Tabella Milanesi di liquidazione del danno non patrimoniale: ecco perché Roma le critica

I rilievi che possono essere mossi verso la Tabella licenziata dal Tribunale di Milano nel 2018, sono così riassumibili:

1. si manifesta in modo evidente l’attenuazione di una delle funzioni primarie delle Tabelle, vale a dire la prevedibilità della decisione.

Si tratta di un valore fondamentale perché la possibilità di pervenire ad accordi prevenendo un contenzioso, ovvero facendolo cessare una volta accertato l’an debeatur, passa proprio attraverso l’attitudine della tabella di indicare nel modo meno approssimativo possibile, l’esito dell’operazione di quantificazione della somma destinata al risarcimento, in presenza di un certo numero di dati noti e a disposizione (quali convivenza, età della vittima e dei superstiti etc.);

 

2. risulta difficile che anche in presenza di dati noti e a disposizione (convivenza, età della vittima e dei superstiti etc.) situazioni analoghe se non identiche ricevano un trattamento – come è giusto che sia- omogeneo;

 

3. l’applicazione concreta della tabella (milanese) finisce per gravare i tribunali di istruttorie lunghe laboriose, indotte dalla insoddisfazione dei danneggiati per i valori medi di liquidazione in taluni casi davvero depressivi espressi dalla tabella.

 

Invero, nella tabella milanese (vedi di seguito) è prevista una colonna nella quale per ogni categoria di congiunto è indicata una somma quale valore monetario medio. In una seconda colonna è indicato per ogni congiunto l’aumento personalizzato massimo relativo.

Nelle avvertenze che precedono la tabella è affermato che “i valori indicati in tabella sono quelli medi che di regola la prassi giurisprudenziale ha ritenuto congruo ristoro compensativo nei rispettivi casi di decesso e relazioni parentali ivi previsti”; “la misura massima di personalizzazione prevista in tabella deve essere invece applicata dal giudice solo laddove la parte, nel processo, alleghi e rigorosamente provi circostanze di fatto da cui possa desumersi il massimo sconvolgimento della propria vita in conseguenza della perdita del rapporto parentale”

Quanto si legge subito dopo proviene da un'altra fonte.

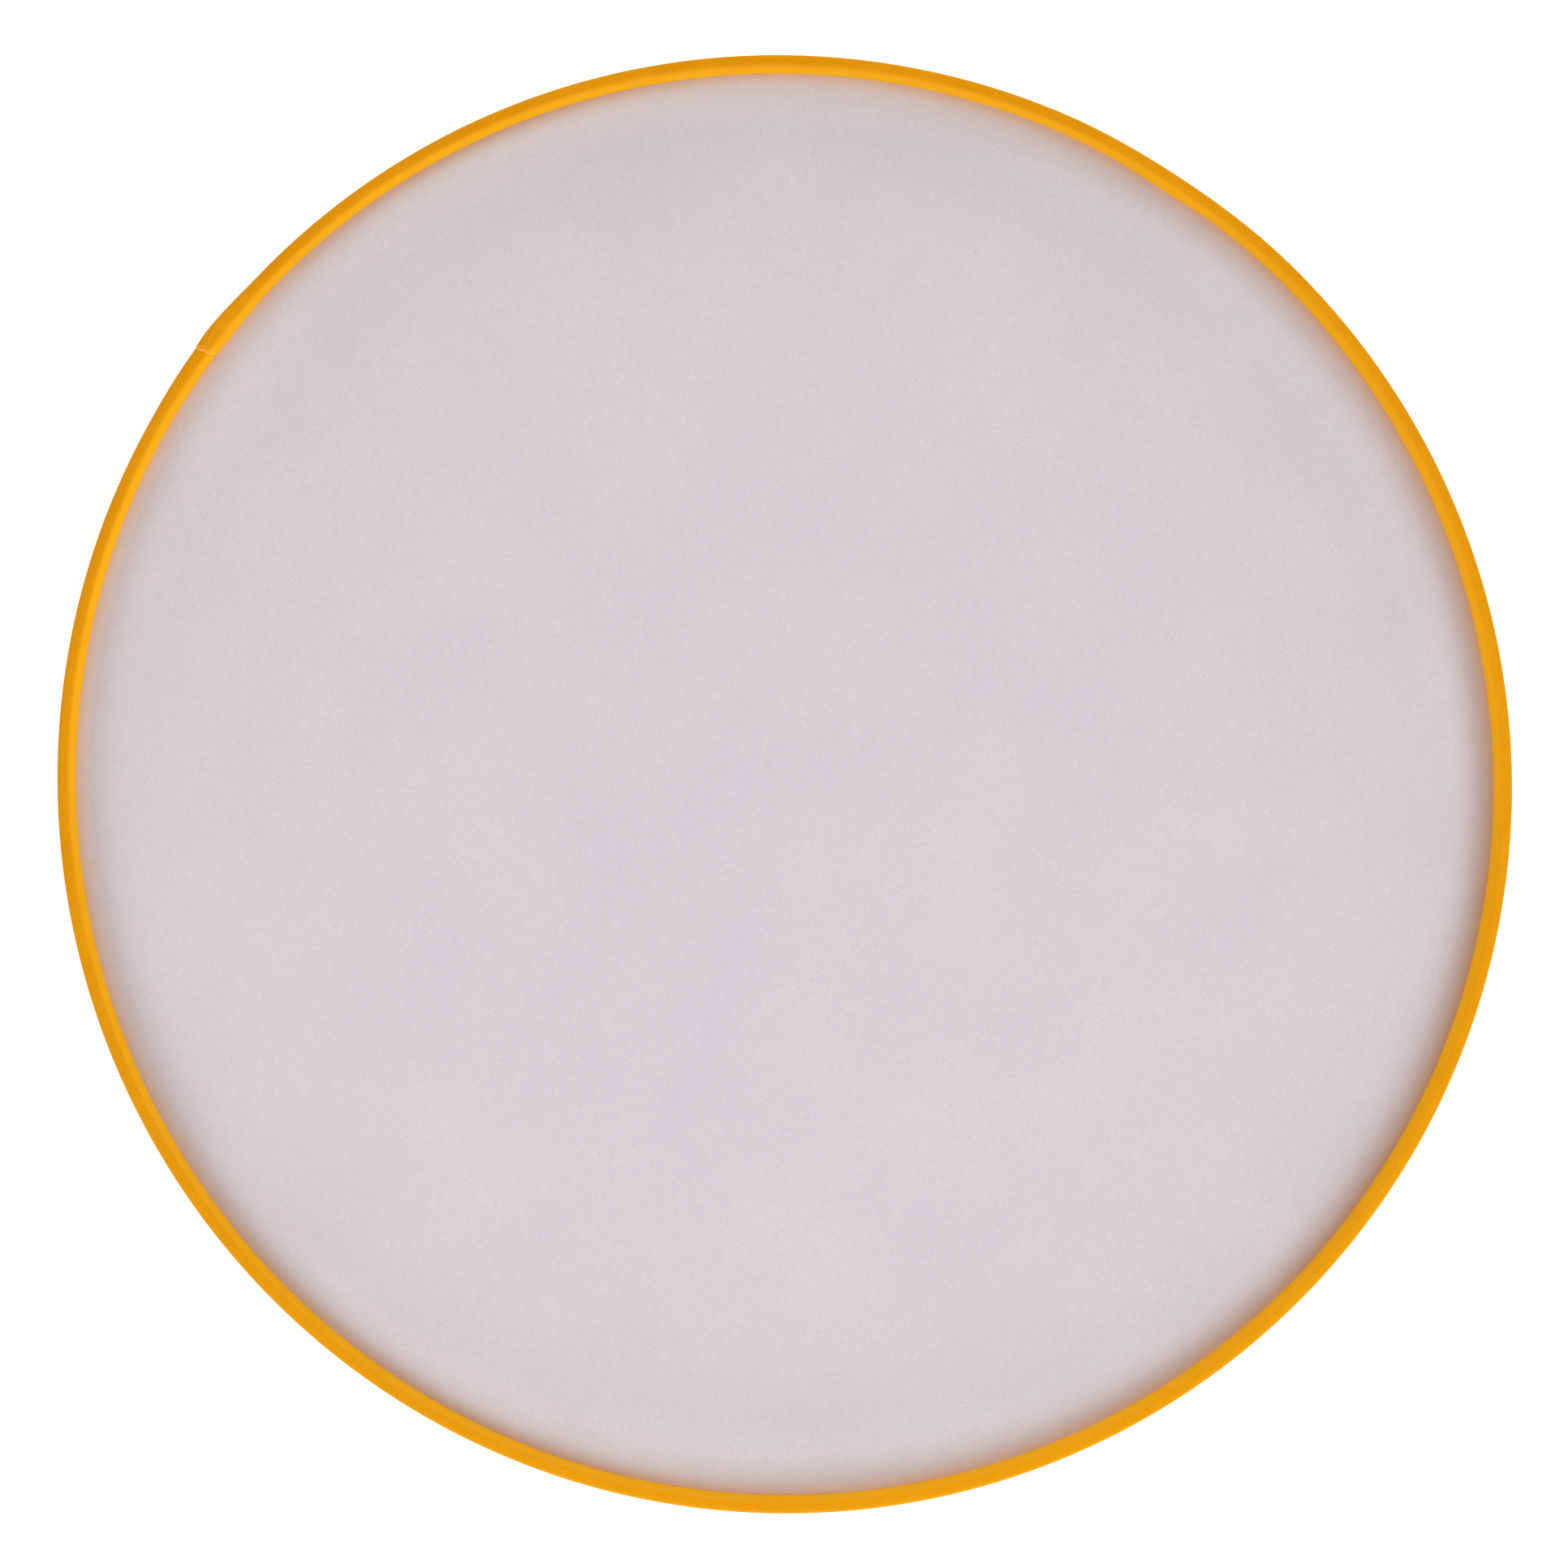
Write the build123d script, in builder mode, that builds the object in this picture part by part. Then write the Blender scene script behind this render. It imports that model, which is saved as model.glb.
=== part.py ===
from build123d import *
from math import cos, radians, sin
import os

os.makedirs("parts", exist_ok=True)

# Twist-fold flying disc. Millimetres, +Z up, origin at the centre of the face it rests on.
# The rim runs along the middle of the steel hoop: a circle with one short flat where the
# hoop's two ends meet in a ferrule. Rim sections are drawn as (outward, up) from that line.

DISC_DIAMETER = 250.0
RIM_HEIGHT = 10.0
LIP_WIDTH = 1.9
LIP_CORNER = 0.4
WALL_LEAN = 0.8

TAPE_THICKNESS = 0.25
HEM_WIDTH = 1.1
PANEL_THICKNESS = 0.25
PANEL_TUCK = 1.0

HOOP_THICKNESS = 0.5
HOOP_HEIGHT = 8.6
HOOP_END_GAP = 0.6

FERRULE_ANGLE = 57.0
FERRULE_LENGTH = 14.0
FERRULE_WALL = 0.25
BLEND_RADIUS = 25.0
BLEND_ANGLE = 4.0

LAP_END_ANGLE = 142.5
LAP_ANGLE = 6.5
LAP_RISE = 0.5
LAP_STEPS = 3
LAP_FOOT = 1.2

THREAD_DIAMETER = 0.2
STITCH_PITCH = 3.0
STITCH_LENGTH = 2.4
STITCH_HEIGHT = 0.75
STITCH_LIFT = 0.03

# Derived sizes
disc_radius = DISC_DIAMETER / 2
hoop_radius = disc_radius - LIP_WIDTH / 2
mid_height = RIM_HEIGHT / 2
half_lip = LIP_WIDTH / 2
half_panel = PANEL_THICKNESS / 2
half_height = RIM_HEIGHT / 2
foot_out = -half_lip - WALL_LEAN
foot_top = half_panel + TAPE_THICKNESS
shoulder = half_height - LIP_CORNER
inner_half = half_lip - TAPE_THICKNESS
inner_top = half_height - TAPE_THICKNESS
wall_slope = WALL_LEAN / (shoulder - foot_top)


def wall_at(height):
    """Outward place of the sloping inner wall's face at a height above the panel's middle."""
    return foot_out + (height - foot_top) * wall_slope


def rim_plane(angle):
    """Section plane across the rim: local X points outward, local Y points up."""
    outward = Vector(cos(radians(angle)), sin(radians(angle)), 0)
    along = Vector(sin(radians(angle)), -cos(radians(angle)), 0)
    centre = outward * hoop_radius + Vector(0, 0, mid_height)
    return Plane(origin=centre, x_dir=outward, z_dir=along)


def rim_line(offset, height):
    """Closed line round the disc, set outward from the hoop's middle line by offset."""
    radius = hoop_radius + offset
    blend = BLEND_RADIUS + offset
    blend_centre = hoop_radius - BLEND_RADIUS
    first = FERRULE_ANGLE + BLEND_ANGLE
    last = FERRULE_ANGLE - BLEND_ANGLE
    with BuildLine(Plane.XY.offset(height)) as line:
        around = CenterArc((0, 0), radius, first, 360 - 2 * BLEND_ANGLE)
        before = (blend_centre * cos(radians(last)), blend_centre * sin(radians(last)))
        into_flat = CenterArc(before, blend, last, BLEND_ANGLE)
        after = (blend_centre * cos(radians(first)), blend_centre * sin(radians(first)))
        out_of_flat = CenterArc(after, blend, FERRULE_ANGLE, BLEND_ANGLE)
        Line(into_flat @ 1, out_of_flat @ 0)
    return line.wire()


# Panel: one disc of cloth whose edge is caught between the tape's two hems
with BuildPart() as panel_cloth:
    with BuildSketch(Plane.XY.offset(mid_height - half_panel)) as panel_outline:
        with BuildLine() as panel_edge:
            add(rim_line(foot_out + PANEL_TUCK, 0))
        make_face()
    extrude(amount=PANEL_THICKNESS)

# Hoop: flat spring steel standing on edge, its ends butted with a small gap
with BuildPart() as spring_hoop:
    with BuildSketch(rim_plane(FERRULE_ANGLE + BLEND_ANGLE)) as hoop_section:
        Rectangle(HOOP_THICKNESS, HOOP_HEIGHT)
    sweep(path=rim_line(0, mid_height))
    with BuildSketch(rim_plane(FERRULE_ANGLE)) as end_gap:
        Rectangle(4 * HOOP_THICKNESS, 2 * HOOP_HEIGHT)
    extrude(amount=HOOP_END_GAP / 2, both=True, mode=Mode.SUBTRACT)

# Ferrule: flat sleeve pressed over the two ends of the hoop
flat_depth = (hoop_radius - BLEND_RADIUS) * (1 - cos(radians(BLEND_ANGLE)))
with BuildPart() as hoop_ferrule:
    with BuildSketch(rim_plane(FERRULE_ANGLE)) as ferrule_section:
        with Locations((-flat_depth, 0)):
            Rectangle(HOOP_THICKNESS + 2 * FERRULE_WALL, HOOP_HEIGHT + 2 * FERRULE_WALL)
            Rectangle(HOOP_THICKNESS, HOOP_HEIGHT, mode=Mode.SUBTRACT)
    extrude(amount=FERRULE_LENGTH / 2, both=True)

# Rim tape: folded round the hoop, both edges turned under and resting on the panel
with BuildPart() as rim_tape:
    with BuildSketch(rim_plane(FERRULE_ANGLE + BLEND_ANGLE)) as tape_section:
        with BuildLine() as tape_half:
            outside = Line((half_lip, 0), (half_lip, shoulder))
            outer_turn = RadiusArc(outside @ 1, (half_lip - LIP_CORNER, half_height), -LIP_CORNER)
            lip = Line(outer_turn @ 1, (LIP_CORNER - half_lip, half_height))
            inner_turn = RadiusArc(lip @ 1, (-half_lip, shoulder), -LIP_CORNER)
            wall = Line(inner_turn @ 1, (foot_out, foot_top))
            hem_fold = Line(wall @ 1, (foot_out, half_panel))
            hem_under = Line(hem_fold @ 1, (foot_out + HEM_WIDTH, half_panel))
            hem_edge = Line(hem_under @ 1, (foot_out + HEM_WIDTH, foot_top))
            hem_over = Line(hem_edge @ 1, (wall_at(foot_top) + TAPE_THICKNESS, foot_top))
            inside_wall = Line(hem_over @ 1, (-inner_half, inner_top))
            inside_lip = Line(inside_wall @ 1, (inner_half, inner_top))
            inside = Line(inside_lip @ 1, (inner_half, 0))
            Line(inside @ 1, outside @ 0)
        make_face()
        mirror(about=Plane.XZ)
    sweep(path=rim_line(0, mid_height))
    for face_side in (1, -1):
        for step in range(LAP_STEPS + 1):
            share = step / LAP_STEPS
            grow = LAP_RISE * share
            buried = TAPE_THICKNESS / 2
            over_lip = grow if face_side > 0 else 0
            with BuildSketch(rim_plane(LAP_END_ANGLE - LAP_ANGLE * (1 - share))) as lap_section:
                with BuildLine() as lap_outline:
                    Polyline(
                        (half_lip + grow, 0),
                        (half_lip + grow, face_side * shoulder),
                        (half_lip - LIP_CORNER + grow, face_side * (half_height + over_lip)),
                        (LIP_CORNER - half_lip - grow, face_side * (half_height + over_lip)),
                        (-half_lip - grow / 2, face_side * shoulder),
                        (wall_at(LAP_FOOT) - grow / 2, face_side * LAP_FOOT),
                        (wall_at(LAP_FOOT) + buried, face_side * LAP_FOOT),
                        (buried - half_lip, face_side * shoulder),
                        (LIP_CORNER - half_lip, face_side * (half_height - buried)),
                        (half_lip - LIP_CORNER, face_side * (half_height - buried)),
                        (half_lip - buried, face_side * shoulder),
                        (half_lip - buried, 0),
                        close=True,
                    )
                make_face()
        loft()

# Seam: one row of lockstitch along the foot of the wall, needle thread above, bobbin below
stitch_out = wall_at(STITCH_HEIGHT) - THREAD_DIAMETER / 2 - STITCH_LIFT
seam_line = rim_line(stitch_out, 0)
stitch_count = round(seam_line.length / STITCH_PITCH)
stitch_places = [seam_line.location_at(index / stitch_count) for index in range(stitch_count)]

with BuildPart() as needle_thread:
    with Locations(Location((0, 0, mid_height + STITCH_HEIGHT))):
        with Locations(*stitch_places):
            Cylinder(THREAD_DIAMETER / 2, STITCH_LENGTH)

with BuildPart() as bobbin_thread:
    with Locations(Location((0, 0, mid_height - STITCH_HEIGHT))):
        with Locations(*stitch_places):
            Cylinder(THREAD_DIAMETER / 2, STITCH_LENGTH)

panel_cloth.part.label = "panel_cloth"
spring_hoop.part.label = "spring_hoop"
hoop_ferrule.part.label = "hoop_ferrule"
rim_tape.part.label = "rim_tape"
needle_thread.part.label = "needle_thread"
bobbin_thread.part.label = "bobbin_thread"
for piece in (panel_cloth, spring_hoop, hoop_ferrule, rim_tape, needle_thread, bobbin_thread):
    export_step(piece.part, f"parts/{piece.part.label}.step")
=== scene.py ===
import bpy
import numpy as np
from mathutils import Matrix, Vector


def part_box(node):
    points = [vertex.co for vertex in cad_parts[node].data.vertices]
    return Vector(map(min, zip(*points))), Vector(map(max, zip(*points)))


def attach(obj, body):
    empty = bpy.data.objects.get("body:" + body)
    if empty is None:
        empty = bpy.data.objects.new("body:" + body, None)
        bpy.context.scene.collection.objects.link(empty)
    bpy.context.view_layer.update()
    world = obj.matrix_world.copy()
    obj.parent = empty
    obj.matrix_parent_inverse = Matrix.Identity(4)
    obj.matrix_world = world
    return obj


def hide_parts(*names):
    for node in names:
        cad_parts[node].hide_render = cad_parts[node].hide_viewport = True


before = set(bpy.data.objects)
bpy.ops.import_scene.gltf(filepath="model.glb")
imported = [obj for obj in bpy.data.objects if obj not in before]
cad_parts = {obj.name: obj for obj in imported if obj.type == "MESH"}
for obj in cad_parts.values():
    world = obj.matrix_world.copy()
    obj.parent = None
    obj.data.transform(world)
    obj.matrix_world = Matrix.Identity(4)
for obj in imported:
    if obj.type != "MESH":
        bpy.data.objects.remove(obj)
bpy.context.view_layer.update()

# Twist-fold flying disc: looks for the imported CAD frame. Metres, same frame as the CAD, +Z up.
# Rim sections are drawn as (outward, up) from the hoop's middle line, halfway up the rim.

MM = 0.001

# ---------------------------------------------------------------- sizes taken from the frame
hoop_low, hoop_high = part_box("spring_hoop")
panel_low, panel_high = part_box("panel_cloth")
tape_low, tape_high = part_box("rim_tape")
ferrule_low, ferrule_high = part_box("hoop_ferrule")

HOOP_THICKNESS = 0.5 * MM
HOOP_RADIUS = hoop_high.x - HOOP_THICKNESS / 2
HALF_HOOP = (hoop_high.z - hoop_low.z) / 2
HALF_FERRULE = (ferrule_high.z - ferrule_low.z) / 2
MID_HEIGHT = (panel_low.z + panel_high.z) / 2
HALF_PANEL = (panel_high.z - panel_low.z) / 2
PANEL_RADIUS = panel_high.x
DISC_RADIUS = tape_high.x
HALF_LIP = DISC_RADIUS - HOOP_RADIUS
HALF_HEIGHT = MID_HEIGHT - tape_low.z

# ---------------------------------------------------------------- the rim as it lies in the hand
TAPE = 0.25 * MM
HEM_WIDTH = 1.1 * MM
WALL_LEAN = 0.88 * MM
LIP_CORNER = 0.45 * MM
LIP_CROWN = 0.1 * MM
CROWN_RADIUS = 3.0 * MM
FOLD_CORNER = 0.2 * MM

# A springy hoop is never quite round: (waves round the rim, depth, angle of the first high point).
# Rounded from a least-squares fit, by a separate script, to the outline in the photo.
OUT_OF_ROUND = ((2, 0.44 * MM, 124.0), (3, 0.14 * MM, 8.0))
FERRULE_ANGLE = 57.0
FERRULE_FLAT = 0.26 * MM
FERRULE_FLAT_SPREAD = 11.0
FERRULE_LENGTH = 14.0 * MM
FERRULE_WALL = 0.25 * MM
HOOP_END_GAP = 0.6 * MM
STEEL_CORNER = 0.12 * MM
FERRULE_BULGE = 0.24 * MM
FERRULE_BULGE_ANGLE = FERRULE_ANGLE + 0.5
FERRULE_BULGE_SPREAD = 5.5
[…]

Nelle stesse avvertenze si prende atto della necessità che si debba tenere conto” di tutte le circostanze del caso concreto” che vengono esemplificate discorsivamente con riferimento “alla sopravvivenza o meno di altri congiunti del nucleo familiare primario, nella convivenza o meno di questi ultimi, nella qualità ed intensità affettiva che caratterizzava il rapporto parentale con la persona deceduta”

Per quanto riguarda il caso dei genitori e della sorella della persona deceduta (che è il caso che ci occupa), la tabella milanese prevede i seguenti valori medi:

Genitore: Euro.165.960

Fratello/Sorella: Euro. 24.020

Ed i seguenti valori massimi:

Genitore: Euro.331.920

Fratello/Sorella: Euro.144.130

Emergono due evidenti criticità:

-la prima, specifica, e che salta all’occhio, è il valore inaccettabilmente basso, del tutto contrario al comune sentire, del ristoro per la morte di un fratello o di una sorella;

-la seconda, di carattere generale, è l’eccessiva latitudine dello scostamento fra il valore medio (che secondo le avvertenze dovrebbe costituire il congruo ristoro compensativo normale) e quello massimo. Che rende estremamente incerto e discrezionale, e in quanto tali non prevedibile, il quantum nonché l’esito decisionale del confronto e del conflitto.

Tanto più che nessun criterio obiettivo e predeterminato accompagna le circostanze (pur menzionate nella tabella) che possono determinare l’incremento del valore medio.